══ Data segment

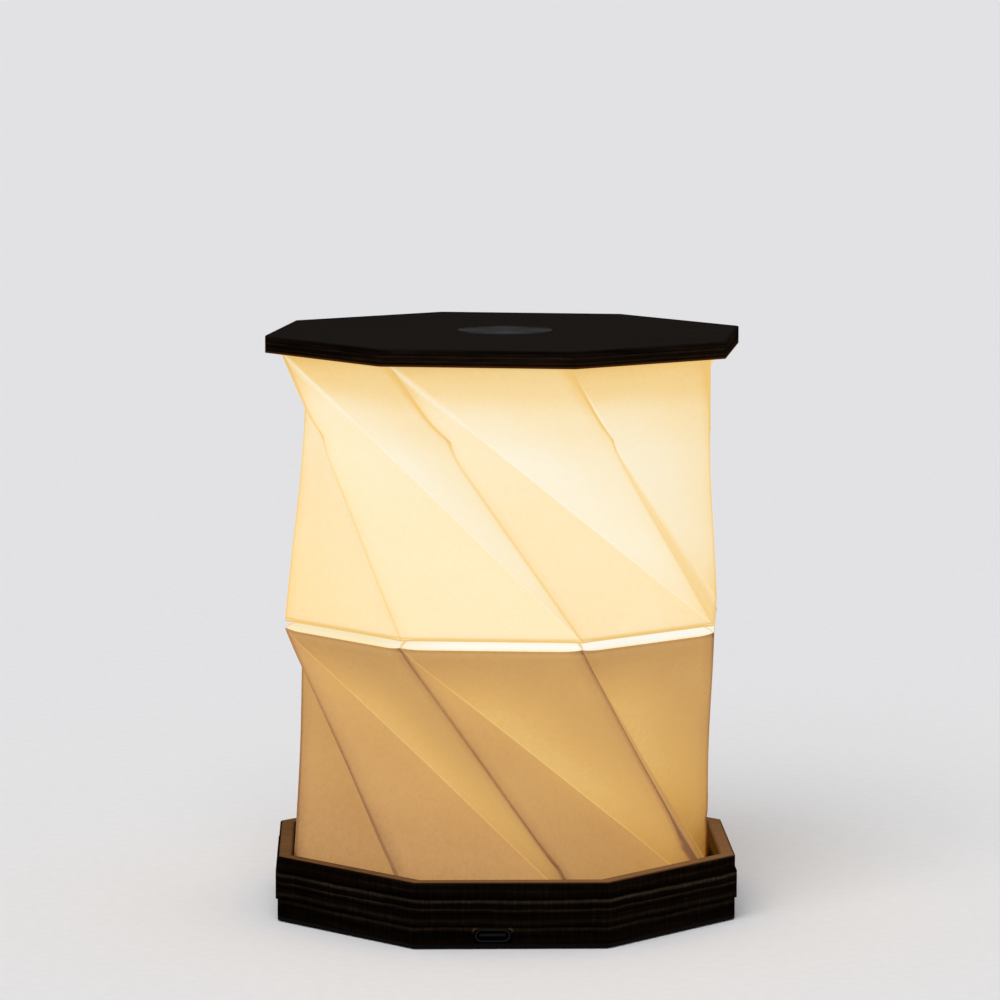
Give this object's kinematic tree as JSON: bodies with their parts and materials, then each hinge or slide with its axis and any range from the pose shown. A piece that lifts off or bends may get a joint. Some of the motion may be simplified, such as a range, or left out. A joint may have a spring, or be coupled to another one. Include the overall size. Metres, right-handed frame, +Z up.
{
  "type": "pleated paper table lamp",
  "caption": "Eight-sided lamp: a plywood tray, a two-storey twist-fold paper shade and a lid that turns and drops into the tray's rim when the shade is folded away.",
  "frame": {"origin": "on the table, under the middle of the base", "axes": "+Z up, -Y the side of the base with the charging port, +X to the right seen from there"},
  "size_m": [0.126, 0.126, 0.1534],
  "materials": {
    "plywood_edge": "laser-cut edge of dark plywood, matt",
    "dark_plywood": "matt dark stain",
    "lid_black": "matt black stain",
    "shade_paper": "translucent fibre paper, lit from inside",
    "ring_card": "plain card",
    "spun_aluminium": "fine turned rings",
    "nickel_steel": "bright nickel plate",
    "dark_steel": "dark nickel plate",
    "zinc_screw": "zinc plate",
    "black_plastic": "moulded, fine texture",
    "white_plastic": "moulded nylon",
    "circuit_board": "green solder mask",
    "light_board_white": "white solder mask on aluminium",
    "emitter": "yellow phosphor",
    "cell_wrap": "foil pouch",
    "foam_tape": "closed-cell foam",
    "foot_pad": "soft pad",
    "grommet_rubber": "soft rubber",
    "lead_sheath": "white silicone sheath"
  },
  "bodies": {
    "base": {"bottom_plate": "dark_plywood", "bottom_screws": "zinc_screw", "feet": "foot_pad", "base_housing": "plywood_edge", "lower_ring": "plywood_edge", "middle_ring": "plywood_edge", "rim_ring": "plywood_edge", "rim_magnets": "nickel_steel", "tray_floor": "dark_plywood", "lead_grommet": "grommet_rubber", "port_shell": "dark_steel", "port_tongue": "black_plastic", "charge_board": "circuit_board", "board_tape": "foam_tape", "board_socket": "white_plastic", "battery": "cell_wrap", "battery_tape": "foam_tape", "battery_tabs": "nickel_steel", "inner_lead": "lead_sheath"},
    "lower_storey": {"lower_shade": "shade_paper"},
    "middle": {"mid_ring": "ring_card", "waist_pleat": "shade_paper"},
    "upper_storey": {"upper_shade": "shade_paper"},
    "lid": {"lid_board": "lid_black", "lid_top": "lid_black", "touch_disc": "spun_aluminium", "touch_contact": "nickel_steel", "light_board": "light_board_white", "light_screws": "zinc_screw", "light_emitters": "emitter", "lid_magnets": "nickel_steel", "lid_plug": "white_plastic"}
  },
  "joints": [
    {"name": "lower_fold", "type": "slide", "parent": "base", "child": "lower_storey", "axis": [0, 0, -1], "range_m": [0, 0.06557], "deforming": ["lower_shade", "inner_lead"]},
    {"name": "mid_turn", "type": "hinge", "parent": "lower_storey", "child": "middle", "pos_m": [0, 0, 0.0762], "axis": [0, 0, -1], "range_deg": [0, 39.8]},
    {"name": "upper_fold", "type": "slide", "parent": "middle", "child": "upper_storey", "axis": [0, 0, -1], "range_m": [0, 0.06557], "deforming": ["upper_shade", "waist_pleat"]},
    {"name": "lid_turn", "type": "hinge", "parent": "upper_storey", "child": "lid", "pos_m": [0, 0, 0.14865], "axis": [0, 0, -1], "range_deg": [0, 41.6]}
  ],
  "couplings": [
    {"joint": "mid_turn", "follows": "lower_fold", "rad_per_m": 10.593},
    {"joint": "upper_fold", "follows": "lower_fold", "ratio": 1},
    {"joint": "lid_turn", "follows": "lower_fold", "rad_per_m": 11.072}
  ]
}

════

Problem requirements
Your task is to repeat each line of the material exactly.

Task answer
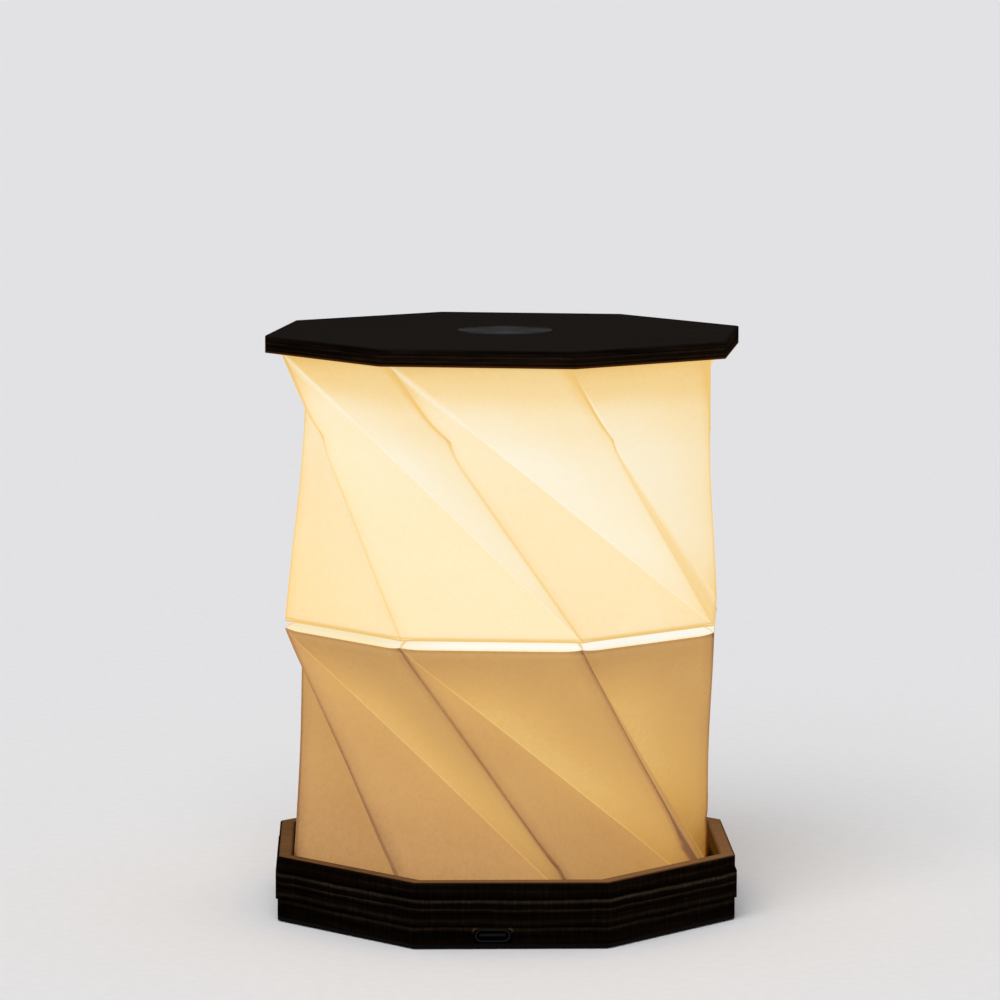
Give this object's kinematic tree as JSON: bodies with their parts and materials, then each hinge or slide with its axis and any range from the pose shown. A piece that lifts off or bends may get a joint. Some of the motion may be simplified, such as a range, or left out. A joint may have a spring, or be coupled to another one. Include the overall size. Metres, right-handed frame, +Z up.
{
  "type": "pleated paper table lamp",
  "caption": "Eight-sided lamp: a plywood tray, a two-storey twist-fold paper shade and a lid that turns and drops into the tray's rim when the shade is folded away.",
  "frame": {"origin": "on the table, under the middle of the base", "axes": "+Z up, -Y the side of the base with the charging port, +X to the right seen from there"},
  "size_m": [0.126, 0.126, 0.1534],
  "materials": {
    "plywood_edge": "laser-cut edge of dark plywood, matt",
    "dark_plywood": "matt dark stain",
    "lid_black": "matt black stain",
    "shade_paper": "translucent fibre paper, lit from inside",
    "ring_card": "plain card",
    "spun_aluminium": "fine turned rings",
    "nickel_steel": "bright nickel plate",
    "dark_steel": "dark nickel plate",
    "zinc_screw": "zinc plate",
    "black_plastic": "moulded, fine texture",
    "white_plastic": "moulded nylon",
    "circuit_board": "green solder mask",
    "light_board_white": "white solder mask on aluminium",
    "emitter": "yellow phosphor",
    "cell_wrap": "foil pouch",
    "foam_tape": "closed-cell foam",
    "foot_pad": "soft pad",
    "grommet_rubber": "soft rubber",
    "lead_sheath": "white silicone sheath"
  },
  "bodies": {
    "base": {"bottom_plate": "dark_plywood", "bottom_screws": "zinc_screw", "feet": "foot_pad", "base_housing": "plywood_edge", "lower_ring": "plywood_edge", "middle_ring": "plywood_edge", "rim_ring": "plywood_edge", "rim_magnets": "nickel_steel", "tray_floor": "dark_plywood", "lead_grommet": "grommet_rubber", "port_shell": "dark_steel", "port_tongue": "black_plastic", "charge_board": "circuit_board", "board_tape": "foam_tape", "board_socket": "white_plastic", "battery": "cell_wrap", "battery_tape": "foam_tape", "battery_tabs": "nickel_steel", "inner_lead": "lead_sheath"},
    "lower_storey": {"lower_shade": "shade_paper"},
    "middle": {"mid_ring": "ring_card", "waist_pleat": "shade_paper"},
    "upper_storey": {"upper_shade": "shade_paper"},
    "lid": {"lid_board": "lid_black", "lid_top": "lid_black", "touch_disc": "spun_aluminium", "touch_contact": "nickel_steel", "light_board": "light_board_white", "light_screws": "zinc_screw", "light_emitters": "emitter", "lid_magnets": "nickel_steel", "lid_plug": "white_plastic"}
  },
  "joints": [
    {"name": "lower_fold", "type": "slide", "parent": "base", "child": "lower_storey", "axis": [0, 0, -1], "range_m": [0, 0.06557], "deforming": ["lower_shade", "inner_lead"]},
    {"name": "mid_turn", "type": "hinge", "parent": "lower_storey", "child": "middle", "pos_m": [0, 0, 0.0762], "axis": [0, 0, -1], "range_deg": [0, 39.8]},
    {"name": "upper_fold", "type": "slide", "parent": "middle", "child": "upper_storey", "axis": [0, 0, -1], "range_m": [0, 0.06557], "deforming": ["upper_shade", "waist_pleat"]},
    {"name": "lid_turn", "type": "hinge", "parent": "upper_storey", "child": "lid", "pos_m": [0, 0, 0.14865], "axis": [0, 0, -1], "range_deg": [0, 41.6]}
  ],
  "couplings": [
    {"joint": "mid_turn", "follows": "lower_fold", "rad_per_m": 10.593},
    {"joint": "upper_fold", "follows": "lower_fold", "ratio": 1},
    {"joint": "lid_turn", "follows": "lower_fold", "rad_per_m": 11.072}
  ]
}